§ **Directions for this task**: Reproduce exactly the lines below from the one containing "Recreate this object" through the one containing "import Module from", including both, and nothing else.

§ **Provided entries**:
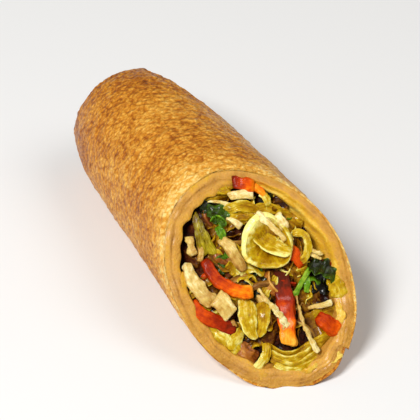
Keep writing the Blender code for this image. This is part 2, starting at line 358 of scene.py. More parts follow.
@dataclass(frozen=True)
class Finish:
    """A surface: colours from dark to light by a tone that the mesh carries, and its gloss.

    Args:
        name: What the surface is.
        stops: The colours, from tone 0 to tone 1.
        roughness: Of the Principled shader.
        blotch_mm: Size of the soft variation of colour.
        blotch: How far it moves the tone.
        grain_mm: Width of the streaks, or size of the grain.
        grain: How far the grain moves the tone.
        relief_mm: Height of the grain as bump.
        coat: Weight of a thin wet or oily film.
        coat_roughness: Of that film.
        scatter: Weight of light that goes under the surface.
        depth_mm: How far it goes.
        streaks: Whether the grain runs along the piece, and so reads its fibre attribute.
        specular: How strongly the surface itself mirrors, where 0.5 is a common plastic.
        uneven_gloss: How far the roughness varies either way.
    """

    name: str
    stops: tuple[tuple[float, str], ...]
    roughness: float = 0.4
    blotch_mm: float = 1.4
    blotch: float = 0.2
    grain_mm: float = 0.4
    grain: float = 0.2
    relief_mm: float = 0.26
    coat: float = 0.2
    coat_roughness: float = 0.1
    scatter: float = 0.12
    depth_mm: float = 1.2
    streaks: bool = True
    specular: float = 0.1
    uneven_gloss: float = 0.12

    def shader(self) -> tuple[bpy.types.Material, bpy.types.NodeTree, bpy.types.Node]:
        """A new material, with the constants set on its shader's own sockets.

        Returns:
            The material, its node tree and its Principled shader.
        """
        material = bpy.data.materials.new(self.name)
        material.use_nodes = True
        tree = material.node_tree
        shader = tree.nodes["Principled BSDF"]
        constants = {
            "Roughness": self.roughness,
            "IOR": 1.45,
            "Specular IOR Level": self.specular,
            "Coat Weight": self.coat,
            "Coat Roughness": self.coat_roughness,
            "Subsurface Weight": self.scatter,
            "Subsurface Scale": self.depth_mm * MM,
            "Subsurface Radius": (1.0, 0.55, 0.22),
        }
        for key, value in constants.items():
            shader.inputs[key].default_value = value
        return material, tree, shader

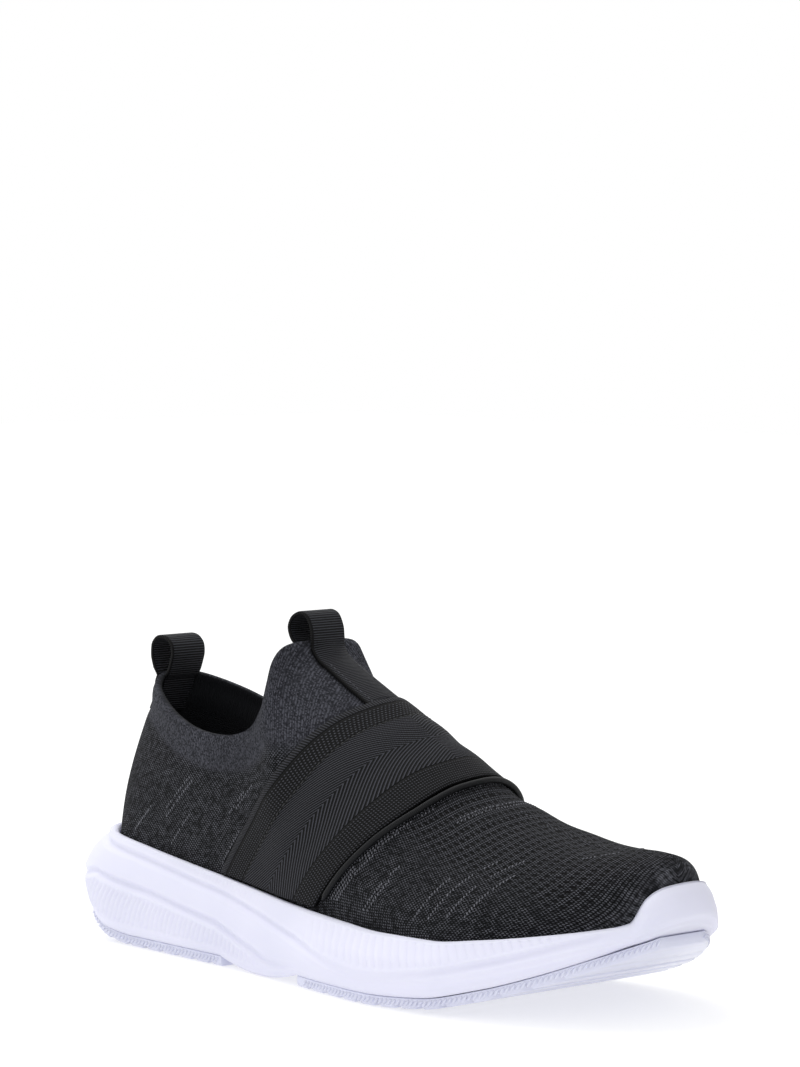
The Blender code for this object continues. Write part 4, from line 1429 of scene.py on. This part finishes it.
# %% Pale loops
YARN = {"cloud": (1800.0, 2.0, 0.3), "grain": (1800.0, 2.0), "relief": (0.00008, 0.5), "Sheen_Weight": 0.1}
VAMP_ROWS = (
    # ahead_mm, from_way, to_way
    (2.4, 0.05, 1.00),
    (4.0, 0.05, 0.55),
    (5.6, 0.05, 0.42),
    (7.2, 0.05, 0.30),
    (14.0, 0.55, 1.00),
    (16.0, 0.50, 1.00),
    (22.0, 0.04, 0.24),
    (24.0, 0.04, 0.20),
    (46.0, 0.04, 0.22),
    (52.0, 0.05, 0.27),
    (59.0, 0.06, 0.30),
    (66.0, 0.06, 0.25),
    (70.0, 0.40, 0.74),
)
QUARTER_ROWS = (
    # behind_mm, from_way, to_way
    (3.5, 0.05, 0.24),
    (12.0, 0.36, 0.50),
    (14.0, 0.33, 0.48),
    (33.0, 0.05, 0.26),
    (44.0, 0.22, 0.46),
    (47.0, 0.28, 0.48),
    (56.0, 0.06, 0.26),
)
BREAKS = np.random.default_rng(11)


def broken(spots, outs):
    """Splits a row into runs of uneven length with small gaps, as the yarn comes and goes."""
    runs, start = [], 0
    while start < len(spots) - 4:
        stop = min(start + int(BREAKS.integers(5, 14)), len(spots))
        runs.append((spots[start:stop], outs[start:stop]))
        start = stop + int(BREAKS.integers(1, 5))
    return runs


def yarn_lines(rows, column, sense):
    lines = []
    for distance, low, high in rows:
        for side in (-1.0, 1.0):
            count = int(12 + 70 * (high - low))
            way = np.linspace(low, high, count)
            along = smooth(STRAP, column, way) + sense * distance / 1000 / SOLE_LENGTH
            if along.max() > 0.94 or along.min() < 0.06:
                continue
            lines += broken(*on_skin(along, np.full(count, side), way, 0.0))
    return lines


pale = grainy("pale_yarn", ("4d4e55", "74757c"), Roughness=0.95, **YARN)
loops = yarn_lines(VAMP_ROWS, 2, 1) + yarn_lines(QUARTER_ROWS, 1, -1)
bar_rows("pale_yarn_loops", loops, pale, 0.0012, 0.0010, 0.00024, 0.9)

# %% [markdown]
# ## Sewing
# Dark thread holds the strap where its weaves change, and a fine thread holds both tapes along their
# sides.

# %% Sewing
SEAM_LIFT = 0.0021
TAPE_SEAM = 0.75


def strap_line(a, lift):
    side, way = over_the_foot(60, 0.03)
    rear, front = smooth(STRAP, 1, way), smooth(STRAP, 2, way)
    return on_skin(rear + (front - rear) * a, side, way, lift)


thread = grainy("dark_thread", ("0a0b0c", "17181b"), Roughness=0.6, **YARN)
seams = [strap_line(seam, SEAM_LIFT) for seam in (REAR_SEAM, FRONT_SEAM)]
bar_rows("strap_stitches", seams, thread, 0.0021, 0.0015, 0.00024)


def tape_edge(sections, share):
    k = int(np.argmin(np.abs(TAPE_SHARES - share)))
    spots = np.array([far[k] for _, far in sections])
    outs = np.array([unit(far[k] - near[k]) for near, far in sections])
    return spots, outs


tape_thread = grainy("tape_thread", ("26272d", "3d3e47"), Roughness=0.7, **YARN)
tongue = tongue_sections()[:20]
heel = heel_sections()[:9]
sewn = [tape_edge(part, share) for part in (tongue, heel) for share in (-TAPE_SEAM, TAPE_SEAM)]
bar_rows("tape_stitches", sewn, tape_thread, 0.0019, 0.0014, 0.00020)

# %% [markdown]
# ## Cords in the rubber's edge
# The toe's rubber rand is moulded like a row of slanted cords, which break up the light at the floor.

# %% Rubber cords
RAND_POINTS = 240
RAND_SPANS = ((0.52, TOE_PAD[1] - 0.001), (0.05, 0.325))


def rand_line(side, low, high):
    share = low + (high - low) * np.sin(np.linspace(0, math.pi / 2, RAND_POINTS))
    sides = np.full(RAND_POINTS, side)
    inset = side_inset(share, 0 * share) + PAD_INSET
    height = np.maximum(level(3, share), 0) + 0.55 * RUBBER
    return inset_point(share, sides, inset, height), outward(share, sides)


rand = [rand_line(side, low, high) for side in (-1.0, 1.0) for low, high in RAND_SPANS]
bar_rows("rubber_cords", rand, rubber_looks, 0.0019, 0.0030, 0.00058, 0.75)

# %% [markdown]
# ## Stage
# A white sheet lit from below and a white room give the soft, nearly shadowless light of a shop
# picture. A broad lamp overhead models the knit, and a smaller one behind the heel throws the soft
# grey shadow under the toe. A dark card beside the toe keeps light off the toe's far side. It shades
# the shoe and isn't itself in any picture. The lens is long, set by fitting the outline, so the shoe
# is seen almost without perspective.

# %% Floor, light and camera
FLOOR_REACH = 3.0
SHEET_GLOW = 0.52


def flat_sheet(name, corners, text, looks):
    """One dull four-cornered sheet and its shader."""
    mesh = bpy.data.meshes.new(name)
    mesh.from_pydata(corners, [], [(0, 1, 2, 3)])
    made, _, shader = material(looks, Roughness=0.9, Specular_IOR_Level=0.1)
    shader.inputs["Base Color"].default_value = (*colour(text), 1)
    mesh.materials.append(made)
    return linked(name, mesh), shader


corners = [(x * FLOOR_REACH, y * FLOOR_REACH, 0) for x, y in ((-1, -1), (1, -1), (1, 1), (-1, 1))]
floor, glow = flat_sheet("floor", corners, "c6c6c6", "lit_sheet")
glow.inputs["Emission Color"].default_value = (1, 1, 1, 1)
glow.inputs["Emission Strength"].default_value = SHEET_GLOW


def lamp(name, place, target, size, power):
    data = bpy.data.lights.new(name, "AREA")
    data.shape, data.size, data.energy = "DISK", size, power
    made = linked(name, data)
    made.location = place
    made.rotation_mode = "QUATERNION"
    made.rotation_quaternion = (Vector(target) - Vector(place)).to_track_quat("-Z", "Y")


world = bpy.data.worlds.new("room")
world.use_nodes = True
world.node_tree.nodes["Background"].inputs["Color"].default_value = (1, 1, 1, 1)
world.node_tree.nodes["Background"].inputs["Strength"].default_value = 1.0
bpy.context.scene.world = world
bpy.context.scene.view_settings.view_transform = "Standard"
lamp("overhead", (-0.35, 0.05, 1.0), (0, 0, 0.03), 0.8, 2.5)
lamp("heel_side", (-0.85, 0.0, 0.60), (0.0, 0, 0.04), 0.5, 1.3)

card_corners = [(0.22, 0.36, 0.01), (0.42, 0.16, 0.01), (0.42, 0.16, 0.40), (0.22, 0.36, 0.40)]
card, _ = flat_sheet("card", card_corners, "101010", "dark_card")
card.visible_camera = False

AZIMUTH, ELEVATION, ROLL = 44.415, 4.102, 0.695
DISTANCE, FOCAL_SHARE = 1.53775, 5.65970
SHIFT_RIGHT, SHIFT_UP = -0.0028856, -0.104236
a, e = math.radians(AZIMUTH), math.radians(ELEVATION)
right = Vector((math.cos(a), math.sin(a), 0))
back = Vector((math.sin(a) * math.cos(e), -math.cos(a) * math.cos(e), math.sin(e)))
up = back.cross(right)
eye = Vector((0, 0, 0.045)) + back * DISTANCE - right * SHIFT_RIGHT - up * SHIFT_UP + Vector(PLACE)
lens = bpy.data.cameras.new("camera")
lens.sensor_fit, lens.sensor_width = "HORIZONTAL", 36.0
lens.lens = 36.0 * FOCAL_SHARE
lens.clip_start, lens.clip_end = 0.05, 20.0
camera = linked("camera", lens)
turned = Matrix((right, up, back)).transposed().to_4x4()
turned.translation = eye
camera.matrix_world = turned @ Matrix.Rotation(math.radians(ROLL), 4, "Z")
bpy.context.scene.camera = camera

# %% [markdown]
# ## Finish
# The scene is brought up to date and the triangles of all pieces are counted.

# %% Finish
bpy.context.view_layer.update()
total = sum(len(made.data.loop_triangles) for made in made_pieces)
print(len(made_pieces), "pieces,", total, "triangles")
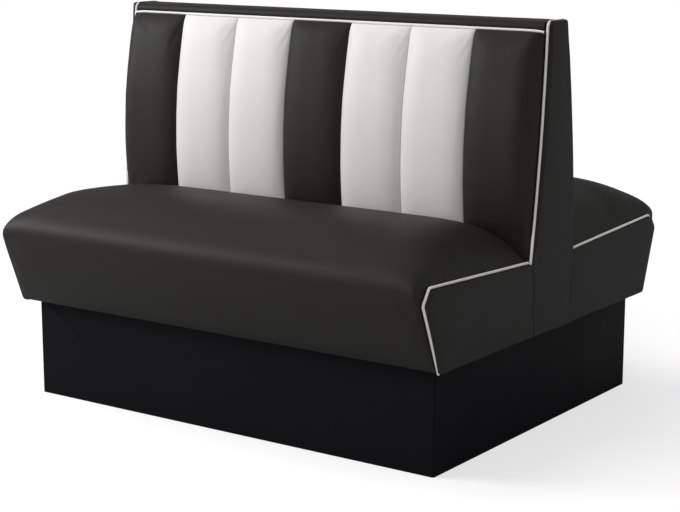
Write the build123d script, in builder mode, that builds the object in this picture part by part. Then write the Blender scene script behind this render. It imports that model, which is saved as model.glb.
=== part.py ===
# Double-sided restaurant booth: two upholstered benches back to back on one plinth, with a
# channelled back between them. Millimetres, +Z up, +X along the bench. The origin is on the floor
# under the centre, and the front bench faces -Y.
import os

from build123d import *

os.makedirs("parts", exist_ok=True)

# Overall sizes; the half width is to the middle of the end piping
booth_half_width = 598
booth_height = 941
fit_gap = 0.3
cut_overrun = 2

# Piping in the edge seams, and the padded side panels that it runs round
piping_radius = 3.5
piping_sides = 8
piping_turn_radius = 10.5
side_pad = 5

# Plinth
plinth_half_width = 573
plinth_half_depth = 449
plinth_height = 236
plinth_board = 18
plinth_skin = 1.5
plinth_corner_radius = 8
glide_height = 3
glide_radius = 8
block_side = 45
block_height = 120
bearer_board = 18
bearer_height = 120
rib_place = 190

# Seat frame and the flat outline that its ends keep
seat_overhang = 24
seat_nose_depth = 537
seat_nose_height = 394
seat_bevel_back = 23
seat_bevel_rise = 34
seat_rear_depth = 98
seat_rear_height = 410
seam_foot_depth = 84
base_board = 12
deck_board = 12
deck_top = 388
seat_board = 18
front_pad = 14
vent_radius = 30
vent_count = 3

# Crown of the seat cushion over the middle of the bench, as moves from the flat outline
crown_nose_lift = 26
crown_nose_draw = 5.5
crown_shoulder_back = 25
crown_shoulder_lift = 57.5
crown_peak_back = 144
crown_peak_lift = 111
crown_lip_run = 38
crown_lip_lift = 84
crown_tuck_lift = 42
flat_peak_back = 184
flat_tuck_drop = 3
cover_skin = 3
front_bulge = 5
nose_bulge = 12.7
brow_bulge = 13.2
slope_bulge = 4
lip_bulge = 5
least_bulge = 0.4
crown_power = 7.67
crown_root = 1.95
end_crown_share = 0.05
crown_station_shares = (0.992, 0.97, 0.93, 0.86, 0.76, 0.58)

# Back frame and its side outline
back_foot_depth = 96
back_foot_height = 408
back_top_depth = 39.5
back_corner_radius = 14
post_width = 60
post_ledge_drop = 12
board_foot_depth = 80
board_top_depth = 25
board_thickness = 9
top_rail_height = 36
top_rail_half_depth = 15.7
low_rail_height = 60
low_rail_thickness = 40

# Channels of the back, in shares of their height, stand-off and crown
channel_count = 7
channel_inset = 3
channel_stand = 48
channel_crown = 13
channel_roll = 46
channel_roll_share = 0.28
channel_shoulder_share = 0.8
channel_top_gap = 0.7
height_shares = (0, 0.084, 0.127, 0.151, 0.177, 0.26, 0.363, 0.519, 0.658, 0.771, 0.862, 0.929, 0.97, 1)
stand_shares = (0, 0.02, 0.08, 0.25, 0.46, 0.64, 0.79, 0.925, 1, 0.92, 0.82, 0.6, 0.42, 0.22)
crown_shares = (0.05, 0.1, 0.25, 0.5, 0.85, 1, 1, 1, 1, 1, 1, 0.95, 0.75, 0.3)

# Top cap, and the piping between it and the channels
cap_pad = 20
cap_half_depth = 45
cap_shoulder_depth = 30
cap_side_bulge = 4.5
cap_crown = 1
cross_piping_depth = 49
cross_piping_drop = 1
side_piping_drop = 1.5

# Through bolts that clamp both benches to the posts
bolt_radius = 5
bolt_clearance = 0.5
bolt_head_radius = 8.5
bolt_head_sides = 6
bolt_head_height = 6.4
nut_height = 8
nut_clearance = 0.1
bolt_tail = 4
bolt_inset = 20
bolt_height = 310

# Places that follow from the sizes above
seat_low_depth = plinth_half_depth + seat_overhang
seat_bevel_depth = seat_nose_depth - seat_bevel_back
seat_bevel_height = seat_nose_height + seat_bevel_rise
post_ledge_height = back_foot_height - post_ledge_drop
board_top_height = booth_height - cap_pad
cross_piping_height = board_top_height - cross_piping_drop
channel_top_height = cross_piping_height - piping_radius - channel_top_gap
seam_inset = piping_radius + fit_gap
side_inner = booth_half_width - side_pad
cover_end = side_inner - fit_gap
base_top = plinth_height + base_board
deck_low = deck_top - deck_board
front_slope = (seat_nose_depth - seat_low_depth) / (seat_nose_height - plinth_height)
top_slope = (seat_bevel_height - seat_rear_height) / (seat_bevel_depth - seat_rear_depth)
benches = (("front", -1), ("rear", 1))
ends = (("left", -1), ("right", 1))


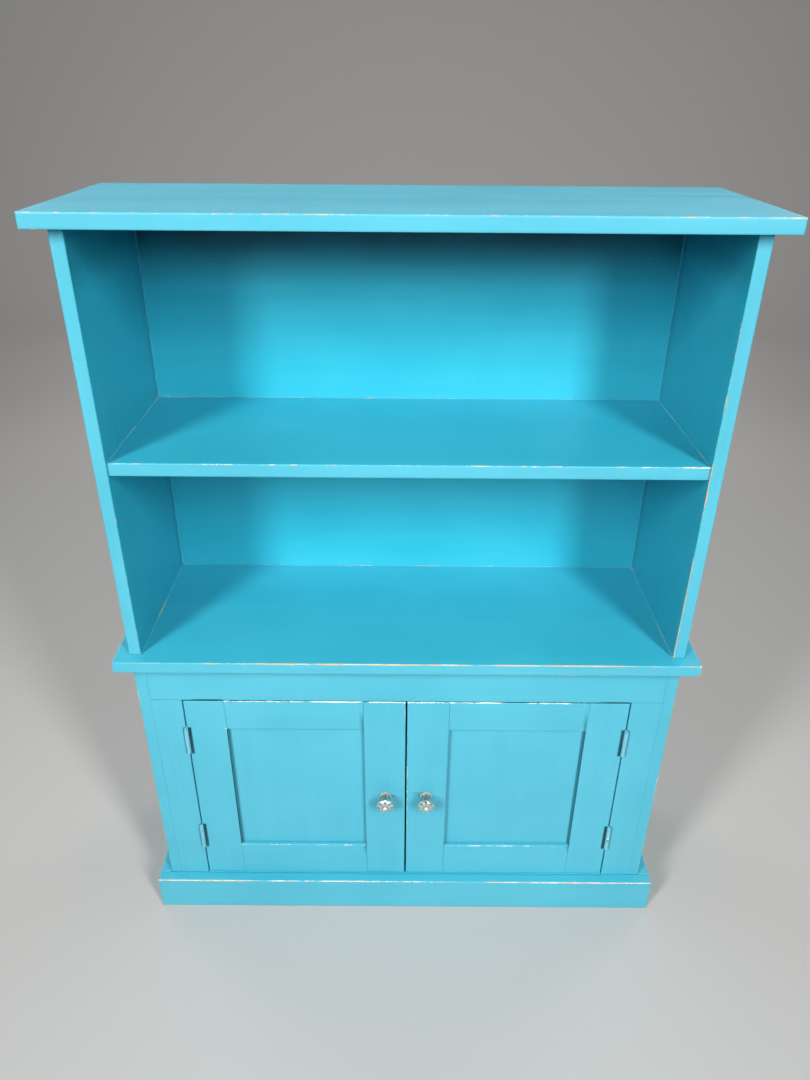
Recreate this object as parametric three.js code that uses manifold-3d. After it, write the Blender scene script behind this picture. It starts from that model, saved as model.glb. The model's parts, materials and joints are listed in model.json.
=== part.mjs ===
// Painted wooden hutch cabinet: an open upper unit with one shelf stands on a base cupboard
// with two framed doors. Millimetres, +Z up, the front faces -Y.
// The origin is on the floor, under the middle of the whole cabinet.
import * as THREE from "three";
import { mergeVertices } from "three/addons/utils/BufferGeometryUtils.js";
import Module from "manifold-3d";

// ---- Overall sizes ----
const HEIGHT = 1180; // floor to the top surface
const BODY_WIDTH = 837; // across the side boards, upper unit and base alike
const BODY_DEPTH = 272; // front edges of the upper sides to the rear of the cabinet
const BASE_HEIGHT = 552; // floor to the top of the counter
const LOWER_BAY = 293.5; // clear height between the counter and the shelf

// ---- Boards ----
const BOARD = 19; // shelves, counter, top, face frame, doors and plinth
const SIDE_BOARD = 18; // side boards
const BACK_BOARD = 6; // back panels
const FIT = 0.3; // clearance wherever two pieces meet
const HOUSING = 6; // depth of the grooves that hold the shelf and the bottom board
const REBATE = 9; // width that each back panel laps over the side boards

// ---- Overhangs and set-backs, seen from the front edges of the upper sides ----
const TOP_SIDE_OVERHANG = 23.2;
const TOP_FRONT_OVERHANG = 22.7;
const COUNTER_SIDE_OVERHANG = 21;
const COUNTER_FRONT_OVERHANG = 19.8;
const SHELF_SETBACK = 3.3;
const FACE_SETBACK = 3.8; // plane of the face frame and the doors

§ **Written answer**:
Recreate this object as parametric three.js code that uses manifold-3d. After it, write the Blender scene script behind this picture. It starts from that model, saved as model.glb. The model's parts, materials and joints are listed in model.json.
=== part.mjs ===
// Painted wooden hutch cabinet: an open upper unit with one shelf stands on a base cupboard
// with two framed doors. Millimetres, +Z up, the front faces -Y.
// The origin is on the floor, under the middle of the whole cabinet.
import * as THREE from "three";
import { mergeVertices } from "three/addons/utils/BufferGeometryUtils.js";
import Module from "manifold-3d";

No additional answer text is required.